In this way, the new proposal would permit the limited use of an institution's qualifying internal risk-rating system, a rating agency's or other appropriate third party's review of the credit risk of positions in structured program, or qualifying software to determine the capital requirements for certain unrated direct credit substitutes.
Another section of the proposal addresses program ratings. In this situation, when a particular institution has a certain type of structured finance program, rather than having individual institutions get a rating for a small piece of the whole program, the program sponsor might have gotten a rating from a rating agency.
If certain structural criteria is met, and the federal boards are satisfied, the institution can make that rating equivalent for an entire finance program, as opposed to a single position. In this way, the institution would be able to use a 100% risk weighting rather than "grossing up" its position.

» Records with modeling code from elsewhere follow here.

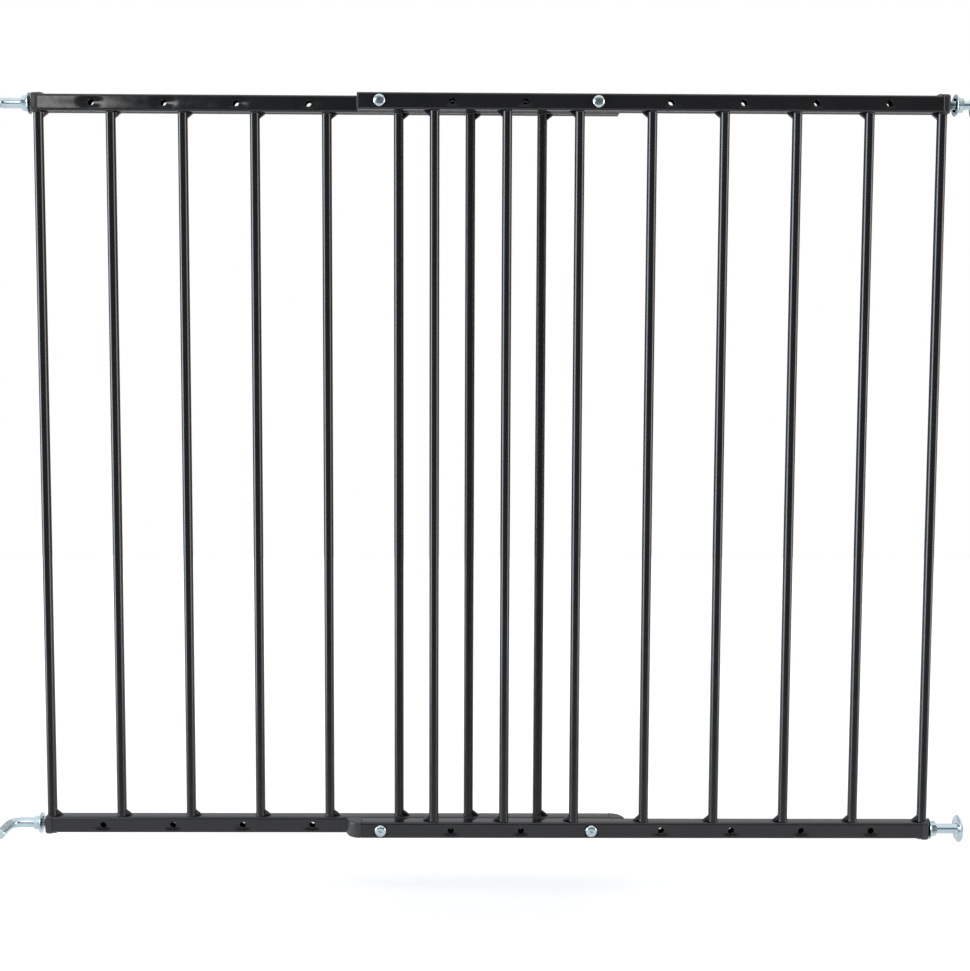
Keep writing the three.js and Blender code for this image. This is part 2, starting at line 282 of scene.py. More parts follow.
def place_copy(template, name, node, body, slot, matrix):
    """A copy of a template with its own mesh, standing for one CAD node."""
    piece = template.copy()
    piece.data = template.data.copy()
    piece.name = name
    piece.data.name = name
    bpy.context.scene.collection.objects.link(piece)
    piece.data.transform(matrix)
    stand_for(piece, node, body, slot)
    return piece


def stand_for(piece, node, body, slot):
    piece.data.materials.clear()
    piece.data.materials.append(finishes[slot])
    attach(piece, body)
    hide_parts(node)


# ---- Finishes ----
def new_finish(name):
    material = bpy.data.materials.new(name)
    material.use_nodes = True
    nodes = material.node_tree.nodes
    shader = nodes["Principled BSDF"]
    place = nodes.new("ShaderNodeTexCoord")
    return material, nodes, material.node_tree.links, shader, place.outputs["Object"]


def noise(nodes, links, place, scale, detail=2.0, roughness=0.5):
    grain = nodes.new("ShaderNodeTexNoise")
    grain.inputs["Scale"].default_value = scale
    grain.inputs["Detail"].default_value = detail
    grain.inputs["Roughness"].default_value = roughness
    links.new(place, grain.inputs["Vector"])
    return grain.outputs["Fac"]


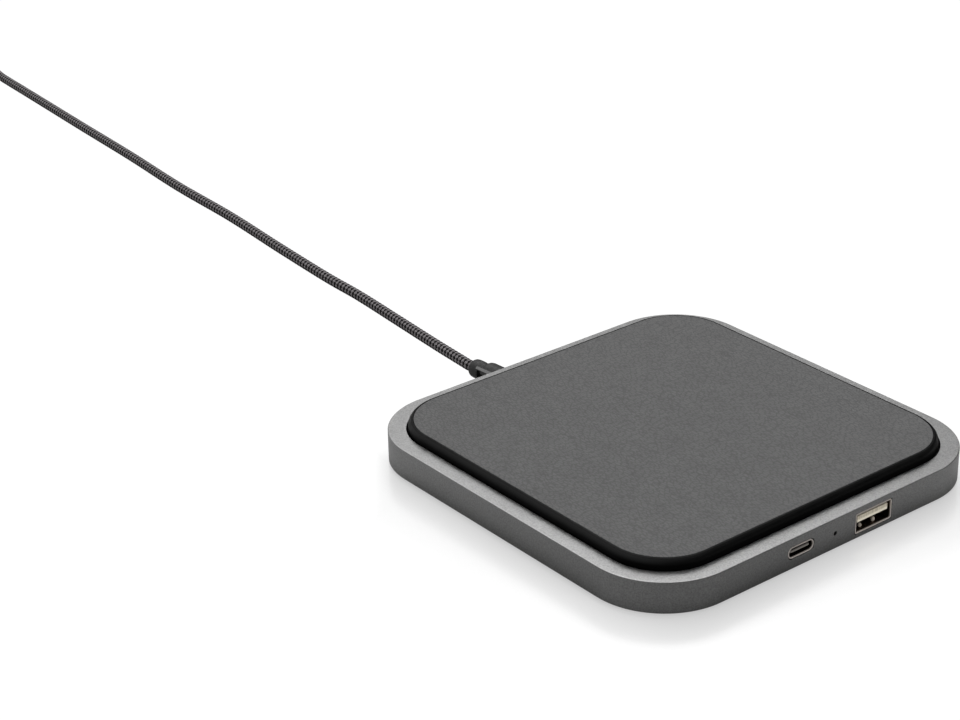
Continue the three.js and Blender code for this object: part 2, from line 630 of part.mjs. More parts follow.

An institution, particularly one with limited involvement in securitization activities, may find it beneficial to use the "program rating" of an unrated direct credit substitute it has provided in connection with its participation in a structured finance program as the basis for assigning a risk weight to this credit enhancement under the ratings-based approach, if the program sponsor has obtained a rating for the program.
Accordingly, the proposal would allow institutions that are able to demonstrate the reliability of these program ratings to the agencies to assign a qualifying unrated direct credit substitute to the 100% or 200% risk-weight category under the ratings-based approach, but not to a risk-weight category of less than 100%.
"We tried to provide some alternatives for institutions that don't want to or would find it not to be cost effective to go out and buy ratings for a specific position," said FDIC's Storch.